When doing complexity analysis on some algorithms, we might encounter the cases where we need to calcaulate \(S = 1^2 + 2^2 + 3^2 + \cdots + n^2\). However, not like the summation of an arithmetic sequence or geometric sequence, this calculation is not that easy. In this post, I’ll introduce a simple method to finish this calculation.
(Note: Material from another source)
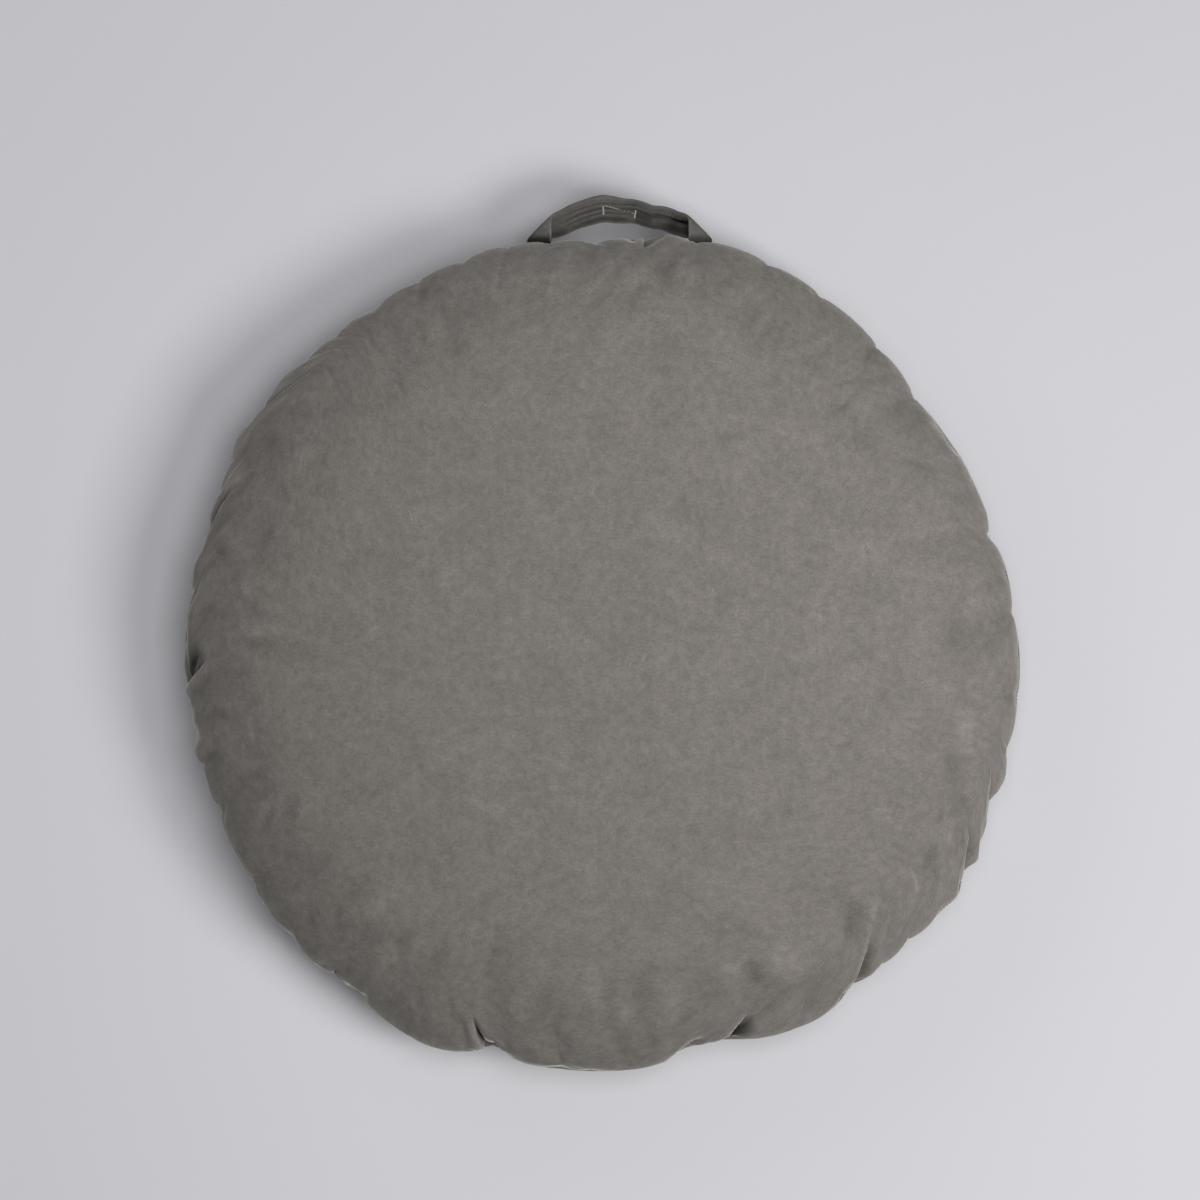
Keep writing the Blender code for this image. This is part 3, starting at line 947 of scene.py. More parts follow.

First of all, let’s define,

$$f(x) = x + 2x^2 + \cdots + nx^n = \sum_{i = 1}^{n}ix^i$$

Get its first-order derivative as follows,

$$f'(x) = \sum_{i = 1}^{n} i^2 x^{i - 1}$$

It’s easy to verify that,

$$S = 1^2 + 2^2 + 3^2 + \cdots + n^2 = f'(x)|_{x = 1}$$

Therefore, our mission is to calculate the value of \(f’(x)\) when \(x = 1\).

As,

$$f'(x) = 1 + 2^2 x + 3^2 x^2 + \cdots + n^2 x^{n - 1}$$ $$xf'(x) = x + 2^2 x^2 + 3^2 x^3 + \cdots + (n - 1)^2 x^{n - 1} + n^2 x^n$$

By minusing them, we can get,

$$(1 - x)f'(x) = 1 + (2 + 1) x + (3 + 2)x^2 + \cdots + (2n -1)x^{n-1} - n^2 x^n$$

Therefore,

$$(1 - x)f'(x) = \sum_{i = 1}^{n}(2i - 1) (x^{i - 1} - x^n)$$

Dividing by \((1 -x)\) on each side, we can obtain,

$$f'(x) = \sum_{i = 1}^n (2i - 1)x^{i -1}\frac{1 - x^{n - i +1}}{1 - x}$$

Since \(\frac{1 - x^{n - i +1}}{1 - x} = 1 + x + x^2 + \cdots + x^{n - i}\), hence,

$$f'(x) = \sum_{i = 1}^n (2i - 1)x^{i - 1}(1 + x + x^2 + \cdots + x^{n - i})$$

Let \(x = 1\), then,

$$f'(x)|_{x = 1} = \sum_{i = 1}^n(2i - 1)(n -i + 1)$$

Denote \(S = 1^2 + 2^2 + 3^2 + \cdots + n^2\), we can get,

$$S = -2S + (n + 1)\sum_{i = 1}^n(2i - 1) + \sum_{i = 1}^n i$$

Therefore,

$$S = \frac{n(n + 1)(2n + 1)}{6}$$